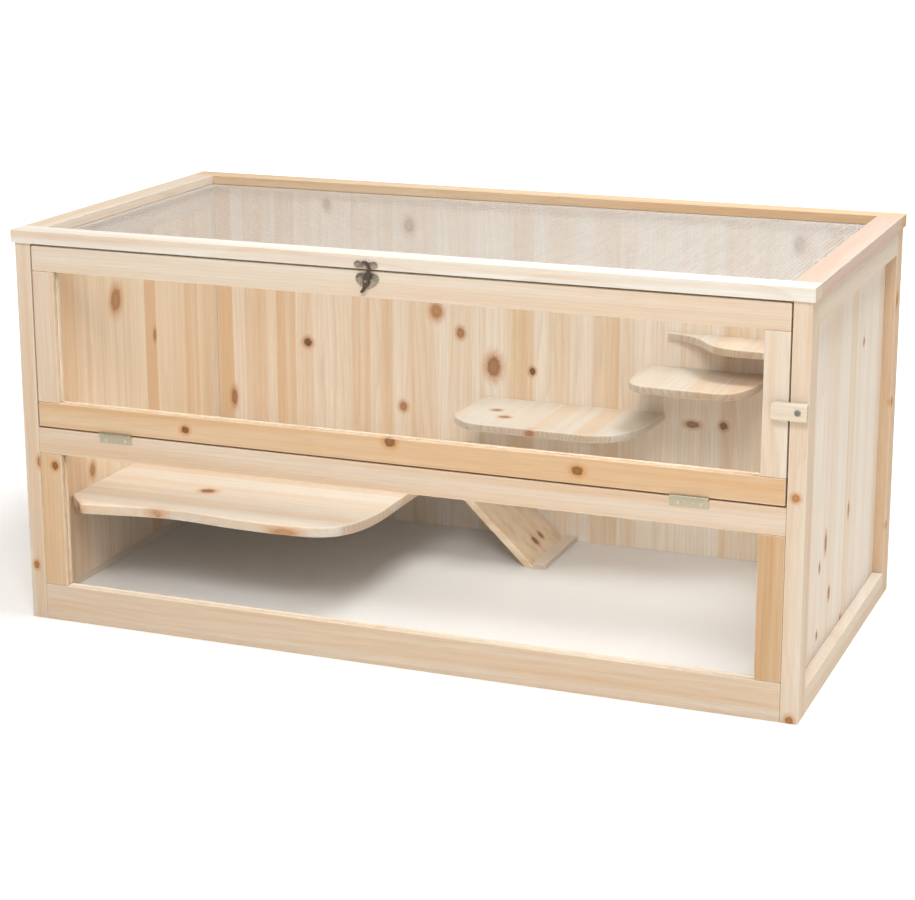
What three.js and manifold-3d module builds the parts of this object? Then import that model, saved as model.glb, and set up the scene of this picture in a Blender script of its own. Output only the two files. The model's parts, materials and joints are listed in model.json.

####

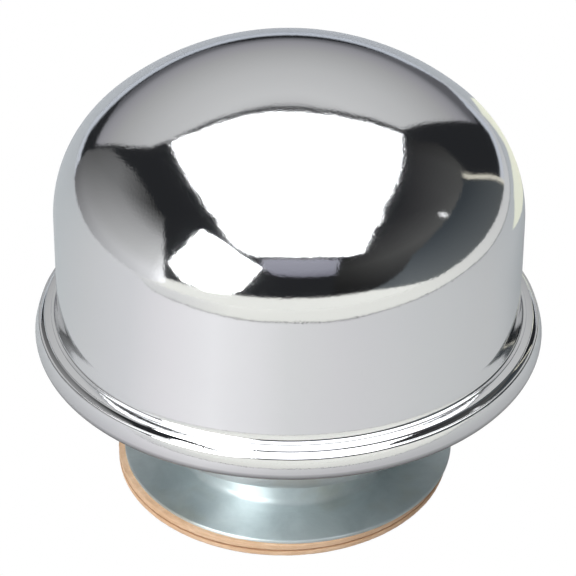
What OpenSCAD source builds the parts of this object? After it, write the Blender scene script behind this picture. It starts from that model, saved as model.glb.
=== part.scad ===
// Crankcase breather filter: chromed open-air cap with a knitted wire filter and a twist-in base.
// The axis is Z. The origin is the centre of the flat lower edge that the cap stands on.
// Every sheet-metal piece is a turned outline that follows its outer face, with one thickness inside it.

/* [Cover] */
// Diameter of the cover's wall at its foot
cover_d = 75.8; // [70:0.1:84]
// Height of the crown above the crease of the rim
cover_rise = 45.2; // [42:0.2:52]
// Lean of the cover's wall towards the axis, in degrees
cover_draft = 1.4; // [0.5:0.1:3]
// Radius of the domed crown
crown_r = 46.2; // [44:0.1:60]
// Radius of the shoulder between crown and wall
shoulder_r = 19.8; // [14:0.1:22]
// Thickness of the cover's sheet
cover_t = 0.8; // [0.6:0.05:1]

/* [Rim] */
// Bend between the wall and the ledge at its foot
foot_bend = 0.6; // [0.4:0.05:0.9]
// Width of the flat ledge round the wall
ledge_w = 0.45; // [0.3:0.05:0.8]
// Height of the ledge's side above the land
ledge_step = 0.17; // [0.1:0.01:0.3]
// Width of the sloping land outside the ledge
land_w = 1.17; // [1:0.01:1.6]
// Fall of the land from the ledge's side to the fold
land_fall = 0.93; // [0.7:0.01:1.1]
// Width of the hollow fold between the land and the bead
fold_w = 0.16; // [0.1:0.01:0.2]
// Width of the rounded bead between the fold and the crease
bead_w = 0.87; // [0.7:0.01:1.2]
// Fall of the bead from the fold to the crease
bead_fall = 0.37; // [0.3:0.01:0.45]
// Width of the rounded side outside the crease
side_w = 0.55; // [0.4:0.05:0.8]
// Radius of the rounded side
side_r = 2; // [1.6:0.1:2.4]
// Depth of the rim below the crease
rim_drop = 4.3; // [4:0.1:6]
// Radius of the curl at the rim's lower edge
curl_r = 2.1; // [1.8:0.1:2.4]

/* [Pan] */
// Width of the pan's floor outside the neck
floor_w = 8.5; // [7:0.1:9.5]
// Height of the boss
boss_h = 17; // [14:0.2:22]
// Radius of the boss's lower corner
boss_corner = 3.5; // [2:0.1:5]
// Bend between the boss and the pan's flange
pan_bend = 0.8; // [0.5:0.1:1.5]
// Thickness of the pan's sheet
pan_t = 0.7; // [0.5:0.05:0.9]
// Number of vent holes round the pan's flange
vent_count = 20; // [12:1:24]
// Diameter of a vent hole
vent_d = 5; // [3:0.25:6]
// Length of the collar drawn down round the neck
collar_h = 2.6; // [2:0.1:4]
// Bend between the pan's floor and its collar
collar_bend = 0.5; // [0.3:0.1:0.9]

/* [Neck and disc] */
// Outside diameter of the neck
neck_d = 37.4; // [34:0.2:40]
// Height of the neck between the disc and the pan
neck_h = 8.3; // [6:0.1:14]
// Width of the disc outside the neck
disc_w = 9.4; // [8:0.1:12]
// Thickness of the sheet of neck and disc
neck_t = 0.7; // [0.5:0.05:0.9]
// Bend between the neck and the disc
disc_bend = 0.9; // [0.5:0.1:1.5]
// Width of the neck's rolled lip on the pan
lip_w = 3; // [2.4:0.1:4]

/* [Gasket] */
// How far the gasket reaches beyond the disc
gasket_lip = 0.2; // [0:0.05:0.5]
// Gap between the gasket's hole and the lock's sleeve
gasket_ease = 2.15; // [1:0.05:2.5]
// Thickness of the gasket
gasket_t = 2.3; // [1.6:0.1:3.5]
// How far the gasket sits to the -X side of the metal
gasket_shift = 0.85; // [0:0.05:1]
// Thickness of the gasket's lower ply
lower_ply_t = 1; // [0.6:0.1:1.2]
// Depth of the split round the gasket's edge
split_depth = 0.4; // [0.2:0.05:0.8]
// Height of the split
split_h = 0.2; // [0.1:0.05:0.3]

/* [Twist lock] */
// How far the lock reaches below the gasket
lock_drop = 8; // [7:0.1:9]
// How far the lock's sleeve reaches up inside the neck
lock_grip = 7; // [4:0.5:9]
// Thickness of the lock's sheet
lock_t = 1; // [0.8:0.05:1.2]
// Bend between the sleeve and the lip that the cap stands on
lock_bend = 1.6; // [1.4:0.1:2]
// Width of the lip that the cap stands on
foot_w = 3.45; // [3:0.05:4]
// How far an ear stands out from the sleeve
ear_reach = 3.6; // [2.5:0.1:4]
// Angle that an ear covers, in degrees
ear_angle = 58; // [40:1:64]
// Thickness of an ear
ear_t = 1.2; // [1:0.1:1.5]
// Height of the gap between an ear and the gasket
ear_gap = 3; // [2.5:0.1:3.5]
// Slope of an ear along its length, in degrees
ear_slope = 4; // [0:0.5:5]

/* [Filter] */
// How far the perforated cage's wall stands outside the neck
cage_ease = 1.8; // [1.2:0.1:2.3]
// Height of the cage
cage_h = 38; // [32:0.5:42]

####

Written problem.
Repeat the span of lines that opens with the line holding "What OpenSCAD source" and closes with the line holding "cover_t = 0.8; // [0.6:0.05:1]", exactly as it stands.

The output.
What OpenSCAD source builds the parts of this object? After it, write the Blender scene script behind this picture. It starts from that model, saved as model.glb.
=== part.scad ===
// Crankcase breather filter: chromed open-air cap with a knitted wire filter and a twist-in base.
// The axis is Z. The origin is the centre of the flat lower edge that the cap stands on.
// Every sheet-metal piece is a turned outline that follows its outer face, with one thickness inside it.

/* [Cover] */
// Diameter of the cover's wall at its foot
cover_d = 75.8; // [70:0.1:84]
// Height of the crown above the crease of the rim
cover_rise = 45.2; // [42:0.2:52]
// Lean of the cover's wall towards the axis, in degrees
cover_draft = 1.4; // [0.5:0.1:3]
// Radius of the domed crown
crown_r = 46.2; // [44:0.1:60]
// Radius of the shoulder between crown and wall
shoulder_r = 19.8; // [14:0.1:22]
// Thickness of the cover's sheet
cover_t = 0.8; // [0.6:0.05:1]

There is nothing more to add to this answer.